Le poète est le témoin attendri d’une scène d’amour qui le met dans un rapport de familiarité immédiate avec Barbara. Il s’en excuse d’ailleurs au v.24-25. Dans les derniers vers qui précédent la catastrophe, le poète insiste sur le bonheur des amoureux puisqu’on retrouve l’adjectif « heureux (se) » 3 fois à la rime (v.31-32-33) et qu’il qualifie par un effet de contamination non seulement Barbara mais aussi la pluie et la ville.
II/ La guerre et la destruction :
L’interjection du v.37 : »Oh Barbara » marque un basculement confirmé par la violence du v.38 et l’utilisation du mot grossier « connerie » qui rompt l’harmonie poétique de la première partie (Jeu d’allitération très dures : -k-k-r-gu-r : gutturales).

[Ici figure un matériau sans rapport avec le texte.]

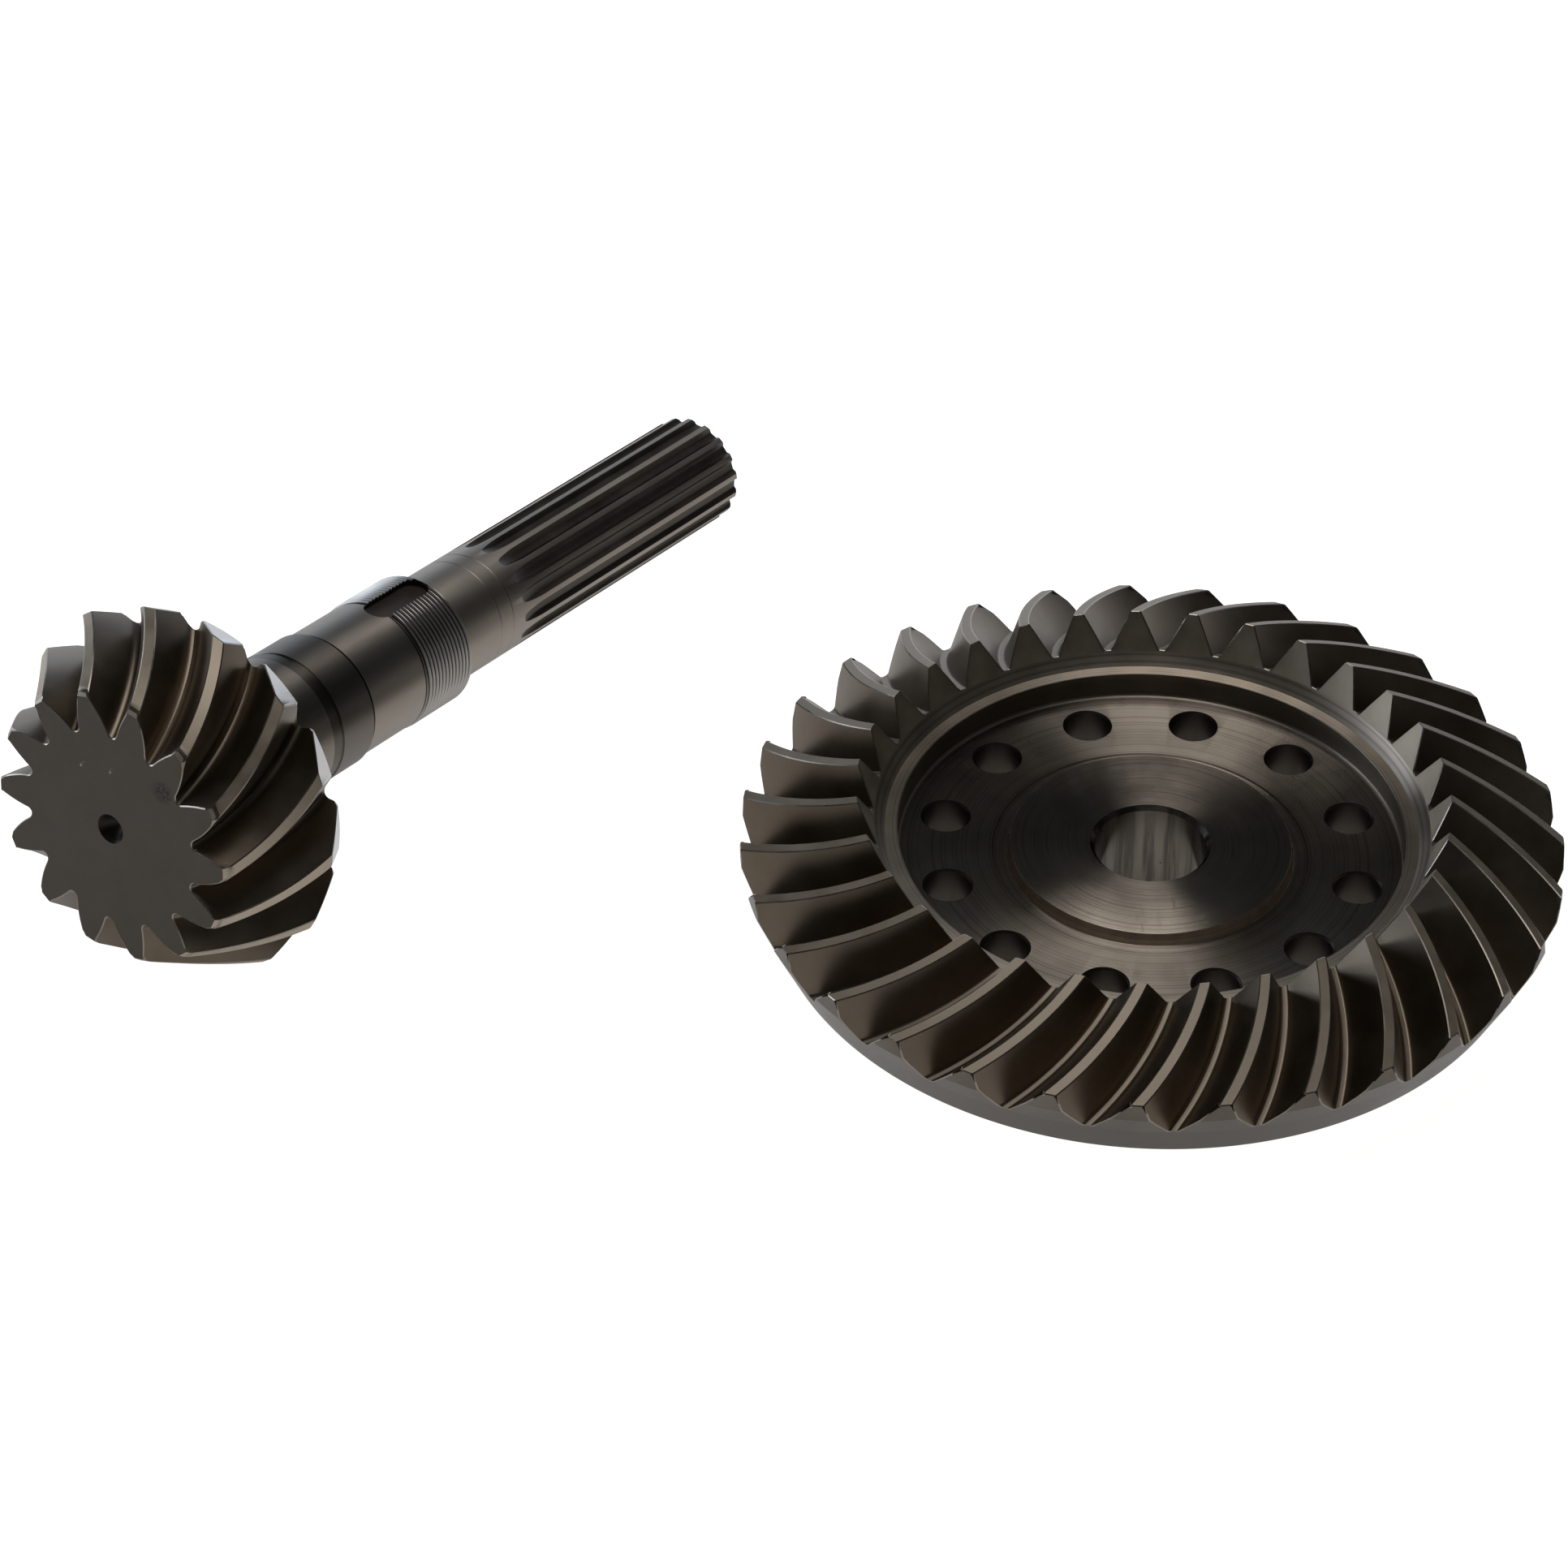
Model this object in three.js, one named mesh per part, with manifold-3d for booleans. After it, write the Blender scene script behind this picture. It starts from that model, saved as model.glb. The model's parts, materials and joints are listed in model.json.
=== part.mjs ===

Le poème devient alors une interrogation douloureuse sur le sort réservé aux deux personnages entrevus, Barbara et son amoureux (v39 ; v42-43-44)0. c’est par un jeu de métaphores que l’atmosphère se trouve métamorphosée. Ainsi, la pluie heureuse devient « de fer/ De feu d’acier de sang » (v40-41), champ lexical de la guerre. Cette pluie n’est plus l’eau bienfaitrice mais celle des bombardements aériens qui ont ravagé Brest.
La guerre laisse derrière elle une ville dévastée. Dans l’imaginaire du poète, les nuages deviennent des chiens crevés.
Le dernier mot du poème « rien » donne l’idée de destruction absolue. A partir du v.46, il n’est plus question ni de Barbara ni de celui qu’elle aime. Toute la place est faite au désastre qui est marqué par une métrique brève : c’est l’expression de la violence soudaine des bombardements qui n’ont rien à voir avec la douceur bienfaisante de la pluie des premiers vers. On remarque également la forte présence dans les quatre derniers vers de l’allitération en –r (Brest, pourrir, brest, reste, rien)qui exprime toute la violence de la guerre.
Conclusion : La simplicité du vocabulaire, les effets de reprise et de refrain, le caractère universel des thèmes évoqués (l’amour et le bonheur, la guerre et la destruction), l’expression directe de la révolte du poète , expliquent que ce texte mis en musique et en chanson a atteint le plus large public.